A Miami-Dade police Disciplinary Action Report says Miami-Dade Police Canine Officer Farah Lormestoir improperly got onto international Air France flight #3959 going to Haiti on April 14th carrying insect repellant.

You can read the entire DAR and attachments by clicking on this link.

The I-Team found Officer Lormestoir leaving for work, after six weeks of unsuccessfully trying to find her on the job at Miami International Airport.

What's the problem with insect repellant?

"They've proven in the past that they can explode if they are improperly stored," said aviation security consultant James "Jim" Butler.
"That was a security issue," security consultant Butler told the I-Team. "I mean, first of all, the bizarre, crazy behavior, how do you know you're dealing with a police officer. It's totally bizarre. (It's) frightening to tell the truth."

According to the disciplinary action report and three sources, including two in law enforcement and one at Air France, Officer Lormestoir didn't exactly smuggle the bug repellant on board.

Those sources say she forced the repellant on board the plane using her badge and her uniform to hold up the flight.

"It's extremely obnoxious," said Jim Butler. "It's threatening, it's coercion, you name it. And (it is) misuse of a uniform."

Most of us are banned from carrying onto airplanes aerosol cans and liquid containers with more than 3.5 ounces in them without going through security.

And several aviation security experts tell us these seemingly harmless items had the potential to put everyone on that flight at risk.

"They cause quite an explosion," Jim Bulter said of aerosol cans and other containers. "(There is) a lot of compressed air inside those containers.
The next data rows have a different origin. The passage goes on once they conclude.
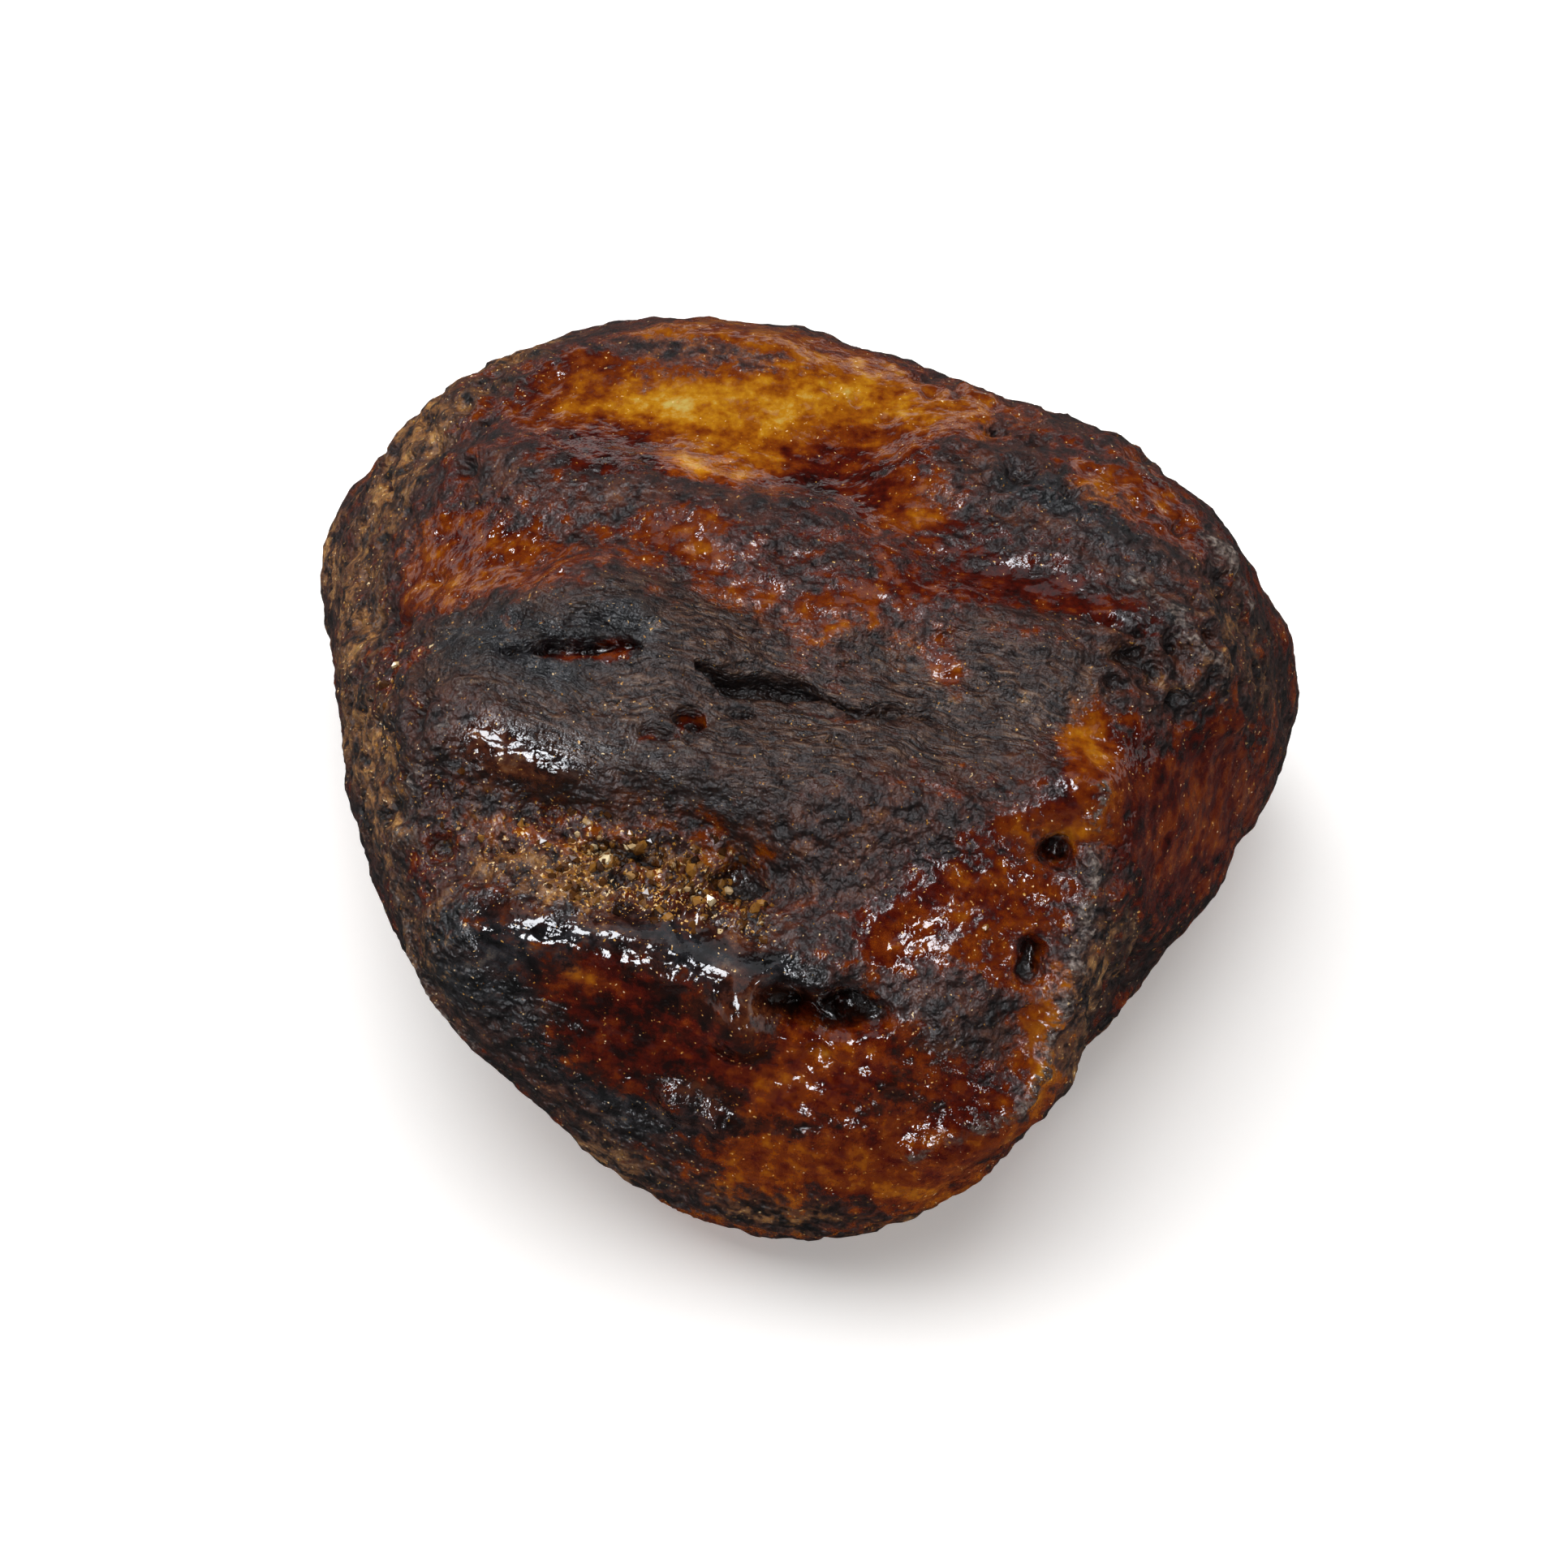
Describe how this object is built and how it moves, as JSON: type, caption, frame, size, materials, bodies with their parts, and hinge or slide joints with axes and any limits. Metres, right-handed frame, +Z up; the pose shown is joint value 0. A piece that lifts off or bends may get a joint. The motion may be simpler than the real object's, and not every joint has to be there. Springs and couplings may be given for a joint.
{
  "type": "raw amber piece",
  "caption": "Rough, water-worn lump of raw amber with a dark weathered crust and clear orange windows, resting on a small natural flat.",
  "frame": {"origin": "on the surface that the lump rests on, under the middle of its box", "axes": "+Z up, -Y the front with the pointed chin and the shelf, +X the right"},
  "size_m": [0.0518, 0.0504, 0.0299],
  "materials": {
    "crusted_amber": "dark, pitted, half-glossy weathered crust, worn through in places to see-through orange-red resin"
  },
  "bodies": {
    "root": {"amber_piece": "crusted_amber"}
  },
  "joints": []
}
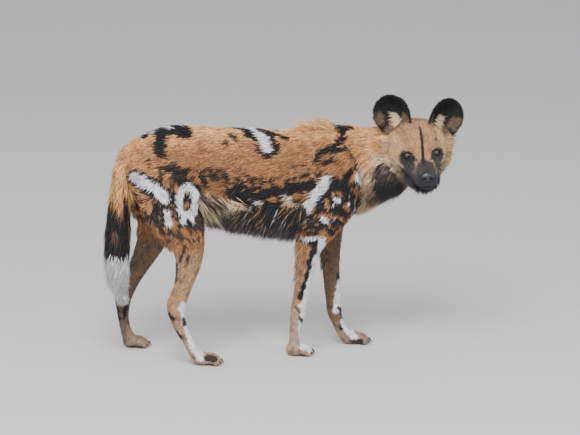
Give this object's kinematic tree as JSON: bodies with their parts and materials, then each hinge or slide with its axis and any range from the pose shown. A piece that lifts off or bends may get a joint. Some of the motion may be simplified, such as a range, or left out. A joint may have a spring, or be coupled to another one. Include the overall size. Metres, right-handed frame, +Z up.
{
  "type": "african wild dog, standing, life size",
  "caption": "Life-size still model of an adult African wild dog standing on four paws with its head turned to its right, mottled coat and large round ears.",
  "frame": {"origin": "centre of the bounding box at floor level", "axes": "+X from rump to chest, +Y to the animal's left, +Z up"},
  "size_m": [0.992, 0.35, 0.7281],
  "materials": {
    "coat": "short fur in tan, black and white blotches, with long locks on throat, withers, belly, flank and tail",
    "ear_coat": "short black fur with pale tufts inside the cup",
    "nose_leather": "moist, pebbled",
    "eye": "wet, dark brown",
    "claw": "dark horn"
  },
  "bodies": {
    "root": {"head": "coat", "nose": "nose_leather", "eye_right": "eye", "ear_right": "ear_coat", "eye_left": "eye", "ear_left": "ear_coat", "front_right_shoulder": "coat", "front_right_forearm": "coat", "front_right_paw": "coat", "front_right_claw_1": "claw", "front_right_claw_2": "claw", "front_right_claw_3": "claw", "front_right_claw_4": "claw", "front_left_shoulder": "coat", "front_left_forearm": "coat", "front_left_paw": "coat", "front_left_claw_1": "claw", "front_left_claw_2": "claw", "front_left_claw_3": "claw", "front_left_claw_4": "claw", "hind_right_thigh": "coat", "hind_right_shank": "coat", "hind_right_paw": "coat", "hind_right_claw_1": "claw", "hind_right_claw_2": "claw", "hind_right_claw_3": "claw", "hind_right_claw_4": "claw", "hind_left_thigh": "coat", "hind_left_shank": "coat", "hind_left_paw": "coat", "hind_left_claw_1": "claw", "hind_left_claw_2": "claw", "hind_left_claw_3": "claw", "hind_left_claw_4": "claw", "neck": "coat", "torso": "coat", "tail": "coat"}
  },
  "joints": []
}
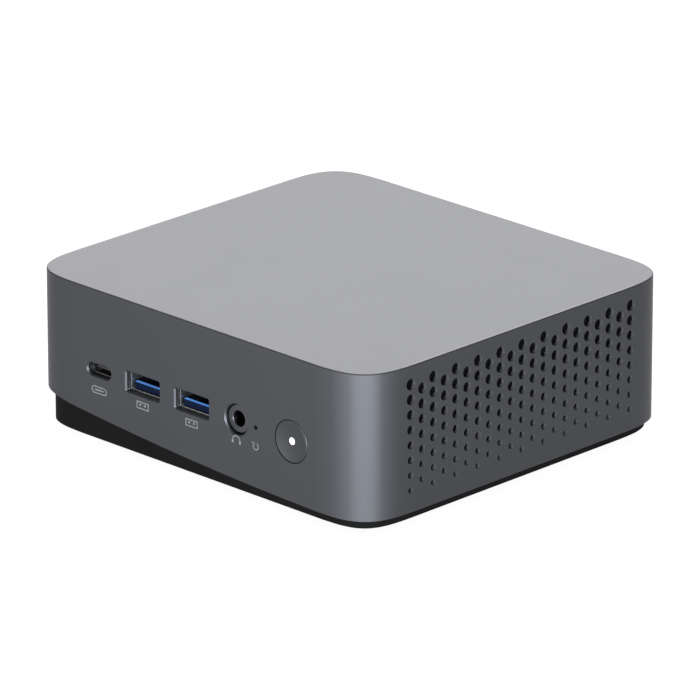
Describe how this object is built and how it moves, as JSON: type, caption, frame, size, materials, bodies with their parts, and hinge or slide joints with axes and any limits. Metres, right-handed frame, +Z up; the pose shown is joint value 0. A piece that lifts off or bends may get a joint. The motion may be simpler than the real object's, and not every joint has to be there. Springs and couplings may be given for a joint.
{
  "type": "mini pc",
  "caption": "Low square desktop mini computer: soft-cornered metal shell with perforated sides on a black wedge base, front sockets, round lit power button, fan-cooled board inside.",
  "frame": {"origin": "on the floor under the middle of the case, at the underside of the feet", "axes": "+X to the right seen from the front, +Y to the back (the front sockets face -Y), +Z up"},
  "size_m": [0.136, 0.126, 0.048],
  "materials": {
    "grey_shell": "bead-blasted, dark grey anodised",
    "black_base": "fine moulded texture",
    "foot_rubber": "matt",
    "screw_steel": "zinc plated",
    "spacer_brass": "machined",
    "socket_steel": "nickel plated sheet",
    "usb_blue": "moulded",
    "black_plastic": "moulded",
    "jack_metal": "dark nickel",
    "contact_gold": "gold plated",
    "button_metal": "bead-blasted, dark grey anodised",
    "lens_white": "lit, diffusing",
    "board_green": "solder mask",
    "chip_green": "laminate",
    "die_silicon": "polished",
    "sink_aluminium": "extruded",
    "fan_black": "moulded",
    "chip_black": "epoxy",
    "cell_steel": "polished",
    "can_aluminium": "drawn",
    "coil_grey": "moulded ferrite",
    "antenna_board": "laminate",
    "filter_mesh": "polyester mesh"
  },
  "bodies": {
    "case": {"antenna_strips": "antenna_board", "audio_jack_barrel": "jack_metal", "audio_jack_body": "black_plastic", "base_cover": "black_base", "base_screws": "screw_steel", "battery_holder": "black_plastic", "board_standoffs": "spacer_brass", "capacitors": "can_aluminium", "card_screws": "screw_steel", "card_spacers": "spacer_brass", "clock_battery": "cell_steel", "drive_card": "board_green", "drive_chips": "chip_black", "drive_socket": "black_plastic", "dust_screens": "filter_mesh", "fan_frame": "fan_black", "fan_screws": "screw_steel", "fan_spindle": "screw_steel", "front_usb_1_sleeve": "socket_steel", "front_usb_1_tongue": "usb_blue", "front_usb_2_sleeve": "socket_steel", "front_usb_2_tongue": "usb_blue", "heatsink": "sink_aluminium", "mainboard": "board_green", "memory_lower_chips": "chip_black", "memory_lower_module": "board_green", "memory_lower_socket": "black_plastic", "memory_upper_chips": "chip_black", "memory_upper_module": "board_green", "memory_upper_socket": "black_plastic", "network_contacts": "contact_gold", "network_jack": "socket_steel", "power_coils": "coil_grey", "power_inlet_body": "black_plastic", "power_inlet_pin": "contact_gold", "power_switch_body": "black_plastic", "processor_die": "die_silicon", "processor_package": "chip_green", "radio_card": "board_green", "radio_chips": "chip_black", "radio_socket": "black_plastic", "rear_usb_1_sleeve": "socket_steel", "rear_usb_1_tongue": "usb_blue", "rear_usb_2_sleeve": "socket_steel", "rear_usb_2_tongue": "usb_blue", "reset_switch_body": "black_plastic", "rubber_feet": "foot_rubber", "top_shell": "grey_shell", "usb_c_riser": "black_plastic", "usb_c_sleeve": "socket_steel", "usb_c_tongue": "black_plastic", "video_1_sleeve": "socket_steel", "video_1_tongue": "black_plastic", "video_2_sleeve": "socket_steel", "video_2_tongue": "black_plastic"},
    "power_button": {"power_button": "button_metal", "power_led_lens": "lens_white"},
    "power_plunger": {"power_switch_plunger": "black_plastic"},
    "reset_plunger": {"reset_switch_plunger": "black_plastic"},
    "impeller": {"fan_impeller": "fan_black"}
  },
  "joints": [
    {"name": "power_button_press", "type": "slide", "parent": "case", "child": "power_button", "axis": [0, 1, 0], "range_m": [0, 0.0005], "stiffness_N_per_m": 2000, "springref_m": -0.0004},
    {"name": "power_plunger_press", "type": "slide", "parent": "case", "child": "power_plunger", "axis": [0, 1, 0], "range_m": [0, 0.0005]},
    {"name": "reset_press", "type": "slide", "parent": "case", "child": "reset_plunger", "axis": [0, 1, 0], "range_m": [0, 0.00025], "stiffness_N_per_m": 2000, "springref_m": -0.0004},
    {"name": "fan_spin", "type": "hinge", "parent": "case", "child": "impeller", "pos_m": [0, 0, 0.038], "axis": [0, 0, 1], "continuous": true}
  ],
  "couplings": [
    {"joint": "power_plunger_press", "follows": "power_button_press", "ratio": 1}
  ]
}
It can be deadly."

Jim Butler has put in more than 40 years in law enforcement.

"It's a misuse of the badge, you could lose your job," said security consultant Butler.

Butler now serves as a security consultant at Wayne Black Associates, serving international law firms, corporations and financial institutions.

"What happens if, God forbid, that person was an imposter and the canister used deadly force," Jim Butler said.

The report and our sources tell the I-Team that Lormestoir carried the mosquito repellant on board literally as the plane was about to pull away from the gate. Officer Lormestoir then gave the repellant to a fellow police officer who was already seated on the plane traveling to Haiti.

Then our sources say Lormestoir threatened both an Air France crew member and pilot if they didn't get out of her way.

"I'd be very interested in the discipline problem," said Jim Butler.

But two different law enforcement sources tell the I-Team that the disciplinary action report was not completed until after we began asking questions and investigating the incident.

Though Officer Lormestoir refused our offers to tell her side of the story, she did give a written statement to her police superiors on May 21st. In the statement Lormestoir said she carried hand sanitizer and Off Woods wipes, not aerosol cans of repellant to the door of the plane. She denies being rude or threatening the Air France crew.

Even so, aviation security consultant Butler as well as two high placed law enforcement sources tell the I-Team that it really doesn't matter exactly what it was that officer Lormestoir forced on board that aircraft. It was the way she did it, as well as the abuse of her position that troubles them the most.

"I'm really surprised with the captain of the airplane tolerating that," Butler said. "It was nothing to get on his radio and communicate to the terminal, 'Send the police, I've got a situation.'"

I-Team investigator Stephen Stock replied "But she was the police."

"I understand what you're saying," Butler said. "But there is no excuse for it."

In fact, despite her story, officer Lormestoir's superiors at Miami-Dade Police department found her in violation of 4 department rules:
1) Conduct unbecoming an officer

2) Failing to file an accurate police report
3) Discourteous conduct to the public
and
4) Abuse of her position as a police officer.
TSA investigated this incident but determined no federal laws were violated.

After more than a month of back and forth investigation, Lormestoir's superiors gave her a written reprimand. The report said other, progressive discipline would follow similar incidents in the future.

Several aviation experts both in the federal government and in private industry tell the I-Team they are surprised Officer Lormestoir still works at the airport.

Her supervisors did not return our requests for comment about the incident.